§ Exercise goal
Select, from the data, each line where "this" occurs.

§ Information provided
begin
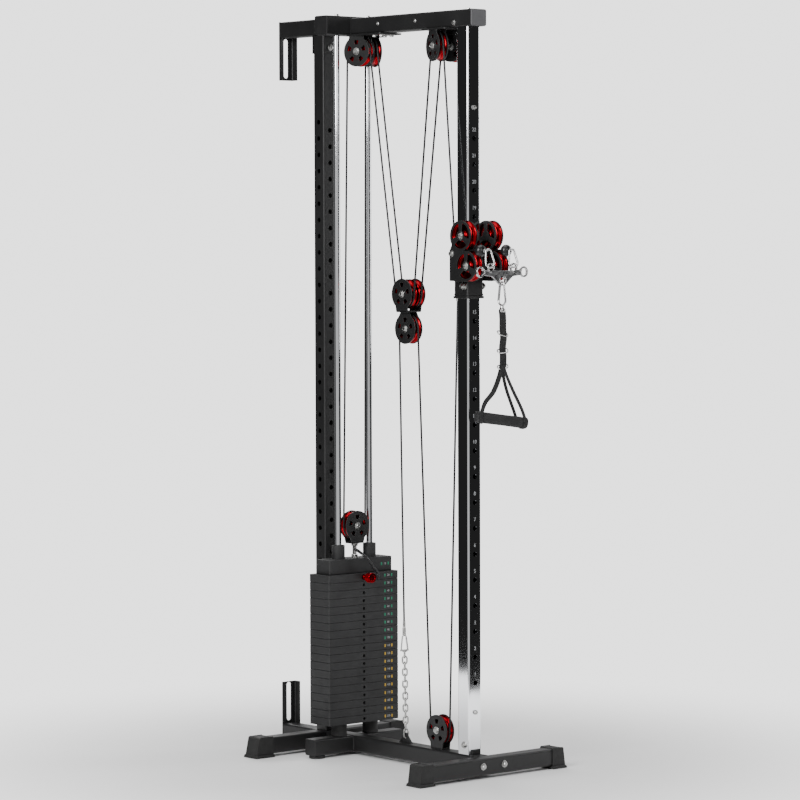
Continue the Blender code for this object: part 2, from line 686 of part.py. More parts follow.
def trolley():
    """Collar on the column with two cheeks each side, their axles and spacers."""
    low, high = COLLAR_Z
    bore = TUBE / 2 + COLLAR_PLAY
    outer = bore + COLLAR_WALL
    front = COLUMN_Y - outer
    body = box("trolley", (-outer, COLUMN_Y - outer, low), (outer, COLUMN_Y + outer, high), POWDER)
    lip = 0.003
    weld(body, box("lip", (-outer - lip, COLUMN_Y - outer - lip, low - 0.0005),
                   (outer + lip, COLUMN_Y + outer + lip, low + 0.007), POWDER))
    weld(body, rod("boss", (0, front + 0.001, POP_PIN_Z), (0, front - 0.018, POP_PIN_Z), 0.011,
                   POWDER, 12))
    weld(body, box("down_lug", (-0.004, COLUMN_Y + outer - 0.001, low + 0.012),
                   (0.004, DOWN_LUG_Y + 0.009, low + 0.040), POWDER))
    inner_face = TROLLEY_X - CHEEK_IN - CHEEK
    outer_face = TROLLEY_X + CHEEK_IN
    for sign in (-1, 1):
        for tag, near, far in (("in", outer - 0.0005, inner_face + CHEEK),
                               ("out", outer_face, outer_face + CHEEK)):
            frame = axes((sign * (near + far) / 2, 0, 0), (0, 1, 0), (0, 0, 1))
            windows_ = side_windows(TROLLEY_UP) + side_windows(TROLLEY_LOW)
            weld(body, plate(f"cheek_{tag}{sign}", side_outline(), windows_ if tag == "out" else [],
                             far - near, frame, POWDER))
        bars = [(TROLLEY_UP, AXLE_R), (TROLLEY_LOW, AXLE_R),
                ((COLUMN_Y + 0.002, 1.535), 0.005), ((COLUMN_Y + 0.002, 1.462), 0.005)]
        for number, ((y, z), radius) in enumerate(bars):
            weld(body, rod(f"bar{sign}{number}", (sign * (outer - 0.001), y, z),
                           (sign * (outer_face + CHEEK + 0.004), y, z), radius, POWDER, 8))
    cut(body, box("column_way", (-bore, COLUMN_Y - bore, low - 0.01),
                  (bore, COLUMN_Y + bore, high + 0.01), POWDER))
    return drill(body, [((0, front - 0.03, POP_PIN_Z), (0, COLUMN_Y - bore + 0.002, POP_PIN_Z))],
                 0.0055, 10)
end
begin
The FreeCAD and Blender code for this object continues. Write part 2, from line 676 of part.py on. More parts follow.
end
§ The response
Continue the Blender code for this object: part 2, from line 686 of part.py. More parts follow.
The FreeCAD and Blender code for this object continues. Write part 2, from line 676 of part.py on. More parts follow.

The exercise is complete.